Chief Prosecutor of the International Criminal Court (ICC) Fatou Bensouda told the UN Security Council on Monday that mercenaries and armed groups involved in the Libyan conflict could face prosecution.
“I must emphasize that crimes committed by mercenaries and foreign fighters on Libyan territory may fall under the jurisdiction of the Court, no matter the nationality of the persons involved,” she said.
In her last briefing to the Council on the Libya situation before the end of her mandate on June 15, Bensouda said her Office has received concerning information about the activities of mercenaries and foreign fighters in Libya.
“This information is consistent with the findings of UNSMIL Panel of Experts reports. The Office fully supports the call for these armed groups and individuals to leave Libya without delay,” she said.
The UN estimates that there are at least 20,000 foreign fighters and mercenaries in Libya.

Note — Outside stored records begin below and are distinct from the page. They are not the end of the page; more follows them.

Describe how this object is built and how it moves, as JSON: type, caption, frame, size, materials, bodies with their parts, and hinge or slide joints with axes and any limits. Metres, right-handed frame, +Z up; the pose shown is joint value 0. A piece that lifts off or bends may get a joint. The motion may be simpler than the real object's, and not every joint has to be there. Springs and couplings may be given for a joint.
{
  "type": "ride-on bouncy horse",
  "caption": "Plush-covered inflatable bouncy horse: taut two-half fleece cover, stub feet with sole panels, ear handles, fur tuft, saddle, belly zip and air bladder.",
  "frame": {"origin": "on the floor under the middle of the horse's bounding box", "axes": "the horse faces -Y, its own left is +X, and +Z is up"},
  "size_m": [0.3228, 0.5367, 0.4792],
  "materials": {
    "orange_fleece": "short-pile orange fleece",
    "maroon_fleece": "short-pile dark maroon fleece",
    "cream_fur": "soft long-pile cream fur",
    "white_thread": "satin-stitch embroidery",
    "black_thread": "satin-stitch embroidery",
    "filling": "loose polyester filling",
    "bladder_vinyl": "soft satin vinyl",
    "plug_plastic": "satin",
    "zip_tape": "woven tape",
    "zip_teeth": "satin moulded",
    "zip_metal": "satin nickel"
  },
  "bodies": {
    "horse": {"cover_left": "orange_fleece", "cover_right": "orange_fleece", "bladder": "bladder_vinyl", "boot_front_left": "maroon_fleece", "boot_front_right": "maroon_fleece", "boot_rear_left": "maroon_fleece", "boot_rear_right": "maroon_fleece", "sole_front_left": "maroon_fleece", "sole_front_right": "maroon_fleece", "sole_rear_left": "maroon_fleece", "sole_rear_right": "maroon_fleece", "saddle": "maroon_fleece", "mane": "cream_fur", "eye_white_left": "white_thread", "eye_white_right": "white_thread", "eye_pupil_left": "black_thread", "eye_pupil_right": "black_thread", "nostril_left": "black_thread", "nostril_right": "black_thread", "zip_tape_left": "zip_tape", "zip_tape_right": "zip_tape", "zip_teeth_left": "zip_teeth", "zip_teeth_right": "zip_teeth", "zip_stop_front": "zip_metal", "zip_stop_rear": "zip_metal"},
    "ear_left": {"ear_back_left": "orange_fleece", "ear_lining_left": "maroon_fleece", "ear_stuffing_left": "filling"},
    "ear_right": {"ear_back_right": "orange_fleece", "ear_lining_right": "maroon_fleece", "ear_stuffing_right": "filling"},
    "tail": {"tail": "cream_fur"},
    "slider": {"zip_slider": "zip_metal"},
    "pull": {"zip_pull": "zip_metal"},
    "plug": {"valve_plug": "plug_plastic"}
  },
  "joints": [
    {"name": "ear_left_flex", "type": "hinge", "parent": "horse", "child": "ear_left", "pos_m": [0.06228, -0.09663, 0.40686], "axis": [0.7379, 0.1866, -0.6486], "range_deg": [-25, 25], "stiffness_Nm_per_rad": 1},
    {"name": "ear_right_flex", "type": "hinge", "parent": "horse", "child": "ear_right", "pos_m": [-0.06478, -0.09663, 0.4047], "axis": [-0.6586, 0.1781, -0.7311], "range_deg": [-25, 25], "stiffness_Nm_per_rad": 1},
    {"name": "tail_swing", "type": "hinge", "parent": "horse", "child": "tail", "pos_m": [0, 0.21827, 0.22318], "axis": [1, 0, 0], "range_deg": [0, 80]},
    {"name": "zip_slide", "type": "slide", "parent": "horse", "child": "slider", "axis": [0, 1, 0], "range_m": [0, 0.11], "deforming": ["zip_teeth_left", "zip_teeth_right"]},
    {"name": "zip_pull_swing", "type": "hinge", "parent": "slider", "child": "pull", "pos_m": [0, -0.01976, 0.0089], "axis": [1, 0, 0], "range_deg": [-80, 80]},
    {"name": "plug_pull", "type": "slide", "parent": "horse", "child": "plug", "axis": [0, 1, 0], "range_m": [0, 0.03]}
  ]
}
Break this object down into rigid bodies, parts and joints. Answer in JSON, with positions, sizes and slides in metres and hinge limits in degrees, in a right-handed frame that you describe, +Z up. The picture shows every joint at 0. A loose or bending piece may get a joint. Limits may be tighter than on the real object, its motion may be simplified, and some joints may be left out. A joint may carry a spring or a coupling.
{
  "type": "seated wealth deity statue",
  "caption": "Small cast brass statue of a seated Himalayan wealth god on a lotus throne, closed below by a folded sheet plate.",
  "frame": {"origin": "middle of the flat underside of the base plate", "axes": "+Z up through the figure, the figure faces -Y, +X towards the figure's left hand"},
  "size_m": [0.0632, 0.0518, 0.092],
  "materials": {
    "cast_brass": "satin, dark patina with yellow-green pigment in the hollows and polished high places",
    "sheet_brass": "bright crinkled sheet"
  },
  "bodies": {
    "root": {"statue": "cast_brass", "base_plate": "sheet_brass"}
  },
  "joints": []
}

Bensouda also encouraged the Council and all UN member states to once again convey a clear and firm message to leaders and commanders, be they military or civilian, and all parties and armed groups involved in the Libya conflict that the rules of international humanitarian law must be respected and that those who defy such rules will be held individually responsible.
Also, the Chief Prosecutor said her office collected credible information and evidence on serious crimes allegedly committed in official and unofficial detention facilities in Libya.
“Further credible reports detail the summary conviction and sentencing of civilians to long prison sentences including handing of death penalty by Military Courts in eastern Libya following secret trials devoid of fair trial guarantees,” she said.
UNSMIL says more than 8,850 individuals are arbitrarily detained at 28 official prisons in Libya in Judicial Police custody with an estimated 60 to 70 percent in pre-trial detention. An additional 10,000 individuals are detained in other detention facilities run by militia and armed groups including about 480 women and 63 juveniles and children.